Basie reunited for the last time with Lester Young in 1957, on stage at the Newport Jazz Festival. This meeting featured the Count Basie Orchestra along with soloists pulled from Norman Granz's Jazz at the Philharmonic (JATP) touring group. Many JATP soloists, including trumpeter Roy Eldridge, saxophonist Illinois Jacquet, and vocalist Jimmy Rushing, were former alumni of Basie's band.

In the 1960s, Basie sought out projects that might revive his popularity, recording music from Broadway musicals with Frank Sinatra, such as ”I Believe In You”from How to Succeed in Business Without Really Trying , as well ”Do You Want To Know A Secret,”from an album of Beatles songs arranged by Chico O’Farrill.

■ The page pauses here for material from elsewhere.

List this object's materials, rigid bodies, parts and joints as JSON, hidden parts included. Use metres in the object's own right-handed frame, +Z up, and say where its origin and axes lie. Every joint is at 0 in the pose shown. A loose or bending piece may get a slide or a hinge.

One album that stands out from this period is 1968's Basie-Straight Ahead, a collaboration with master arranger Sammy Nestico, which presented hard-driving swing selections, lush and evocative ballads, and numerous features for its star soloists, most brilliantly from the Basie band's revitalized sax section of Marshall Royal on alto, and Eddie “Lockjaw” Davis and Eric Dixon on tenor.

In 1979, the Basie Band recorded several live albums for Granz's Pablo Records from the Montreux Jazz Festival with Ella Fitzgerald. These albums, entitled A Perfect Match and Digital III at Montreux, showed the still-vital talents of both the vocalist and the band. However, Basie was less present, having suffered a heart attack in 1976.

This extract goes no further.